Location Parameter Estimation of Moving Aerial Target in Space–Air–Ground-Integrated Networks-Based IoV

Abstract

Estimating the location parameters of moving target is an important part of intelligent surveillance for the Internet of Vehicles (IoV). Satellite has the potential to play a key role in many applications of space–air–ground-integrated networks (SAGINs). In this article, a novel passive location parameter estimator using multiple satellites for the moving aerial target is proposed. In this estimator, the direct wave signals in reference channels are first filtered by a band-pass filter, followed by a sequence cancelation algorithm to suppress the direct-path interference and multipath interference.
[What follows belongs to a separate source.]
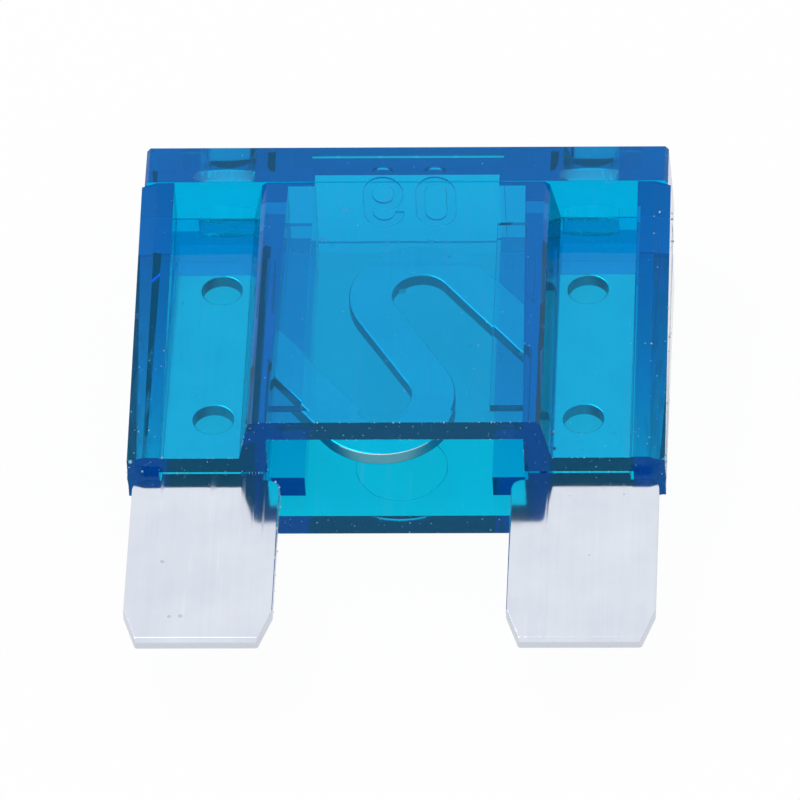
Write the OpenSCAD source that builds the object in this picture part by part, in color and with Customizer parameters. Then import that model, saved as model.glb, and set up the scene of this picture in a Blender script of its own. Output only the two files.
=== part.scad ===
// Automotive blade fuse, large format: a clear blue moulded housing, open at
// the blade end, with one stamped metal piece in it. The fuse lies on its back.
// X runs across both blades, +Y to the head, +Z through the thickness.
// The origin is under the middle of the whole fuse. Sizes are millimetres.

/* [Housing] */
// Width of the housing at its parting line
body_w = 29.2; // [27:0.1:34]
// Length of the housing, open end to head
body_l = 21.6; // [19.5:0.1:26]
// Thickness of the head and of the central box
body_t = 8.5; // [7.6:0.1:11]
// Length of the full-thickness head
head_l = 2.75; // [2.5:0.05:5]
// Radius of the head's two outer corners
head_r = 0.4; // [0.1:0.05:1]
// How much each side draws in from the parting line to the faces
side_draft = 0.2; // [0.05:0.05:0.5]
// How far the front face of the box lies below the front face of the head
face_step = 0.06; // [0.02:0.02:0.2]
// Thickness of the side panels
panel_t = 3; // [2.4:0.1:4.5]
// Width of the rail along the outer edge of each panel
rail_w = 1.85; // [1.4:0.05:2.2]
// Height of a rail above its panel at the open end
rail_start = 0.05; // [0.02:0.01:0.5]
// How far the side of a rail lies inside the parting line
rail_inset = 0.04; // [0.02:0.01:0.08]
// Height of the eased outer edge of a panel
panel_ease = 0.3; // [0.1:0.05:0.6]
// Width of the eased outer edge of a panel
panel_ease_w = 0.9; // [0.3:0.1:1.2]
// Width of the central box at its front and back faces
box_w = 15.7; // [15:0.1:17]
// How far each sloped side of the box spreads at the panel
box_spread = 0.6; // [0.1:0.05:1.2]
// Small flat along the edges of the box and head
edge_ease = 0.2; // [0.05:0.05:0.4]

/* [Cavity] */
// Width of the cavity at the open end
cavity_w = 13.9; // [12:0.1:14.4]
// How much each side of the cavity draws in towards the head
cavity_draft = 0.4; // [0:0.05:0.8]
// Thickness of the front and back walls
wall = 1.5; // [1.1:0.05:2]
// How much thinner those walls are at the open end
mouth_flare = 0.15; // [0.05:0.05:0.5]
// Length over which they thin
mouth_flare_l = 1.7; // [0.5:0.1:3]
// Solid length left between the cavity and the head's end face
end_wall = 2.25; // [2:0.05:2.4]
// Width of the deeper middle of the cavity
pocket_w = 10.2; // [9.6:0.1:12]
// How much deeper the middle of the cavity is
pocket_l = 0.85; // [0.3:0.05:1.2]
// How much shallower the pocket is at its back
pocket_slant = 0.5; // [0.1:0.05:0.8]
// Distance between the ribs on each side of the cavity
rib_gap = 10.2; // [9:0.1:12]
// Height of the ribs on the front wall
front_rib_h = 0.4; // [0.2:0.05:0.8]
// Height of the ribs on the back wall at the open end
back_rib_h = 1.35; // [0.4:0.05:1.6]
// Height that those ribs gain on the way to the head
back_rib_rise = 0.7; // [0.1:0.05:0.8]
// Distance from the open end to the front ribs
front_rib_setback = 2.1; // [1.8:0.1:4]
// Distance from the open end to the back ribs
back_rib_setback = 1.45; // [1:0.05:3]
// Length of the ribs on the front wall
front_rib_l = 14.3; // [8:0.1:16]
// Length of the ribs on the back wall
back_rib_l = 17.2; // [8:0.1:17.4]

/* [Head] */
// Width of the two test probe holes
probe_w = 3.1; // [2:0.1:3.6]
// Height of the test probe holes
probe_h = 2.2; // [1.6:0.1:3]
// Radius of the curved front and back of the probe holes
probe_r = 3.8; // [2:0.1:6]
// How far a probe hole runs past the end of its slot
probe_overrun = 0.15; // [0.05:0.05:0.25]
// Width of the shallow recess in the end face
recess_w = 10.6; // [9.5:0.1:13]
// Height of that recess
recess_h = 5.9; // [5:0.1:7]
// Depth of that recess
recess_d = 0.15; // [0.1:0.05:0.6]
// Height of the numerals in the recess
digit_h = 3.6; // [2.6:0.1:4.5]
// Width of one numeral
digit_w = 2.2; // [1.4:0.1:2.2]
// Width of the numerals' stroke
digit_stroke = 0.5; // [0.3:0.05:0.7]
// Height of the six's bowl
bowl_h = 2.35; // [2.25:0.05:2.5]
// Space between the numerals
digit_space = 0.7; // [0.3:0.05:1.5]
// How far the numerals stand up
digit_relief = 0.12; // [0.06:0.02:0.5]
// Diameter of the round ejector mark on the back
mark_d = 5; // [2:0.5:6]
// Depth of the ejector mark
mark_depth = 0.08; // [0.04:0.02:0.2]
// Distance from the open end to the middle of the ejector mark
mark_setback = 4.4; // [3.2:0.1:8]

/* [Metal] */
// Thickness of the stamped metal
metal_t = 0.8; // [0.5:0.05:1]
// Width of each blade
blade_w = 8; // [7:0.1:9]
// Length of blade beyond the housing
blade_l = 12.7; // [10:0.1:16]
// Distance between the centres of the blades
blade_pitch = 20.5; // [19.5:0.1:22]
// Sideways run of the chamfers at a blade's tip
tip_chamfer_w = 0.75; // [0.3:0.05:1.5]
// Lengthways run of those chamfers
tip_chamfer_l = 2.3; // [1:0.1:4]
// Height of the coined bevel on the tip
tip_bevel = 0.2; // [0.05:0.05:0.3]
// Width of the terminal inside the housing
terminal_w = 5.6; // [5:0.1:5.8]
// How far a terminal sits inboard of the middle of its blade
terminal_shift = 0.35; // [0.25:0.05:0.5]
// Length of the terminal inside the housing
terminal_l = 15; // [12:0.1:17]
// Distance from the open end to the blade's shoulders
shoulder_gap = 0.5; // [0.2:0.05:1]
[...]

Then, the fourth-order cyclic cumulant cross ambiguity function (FOCCCAF) of the signals in the reference channels and the four-weighted fractional Fourier transform FOCCCAF (FWFRFT-FOCCCAF) of signals in the surveillance channels are derived. Using them, the time difference of arrival (TDOA) and the frequency difference of arrival (FDOA) are estimated and the distance between the target and the receiver and the velocity of the moving aerial target are estimated by using multiple satellites. Finally, the Cramer–Rao lower bounds of the proposed location parameter estimators are derived to benchmark the estimator. The simulation results show that the proposed method can effectively and precisely estimate the location parameters of the moving aerial target.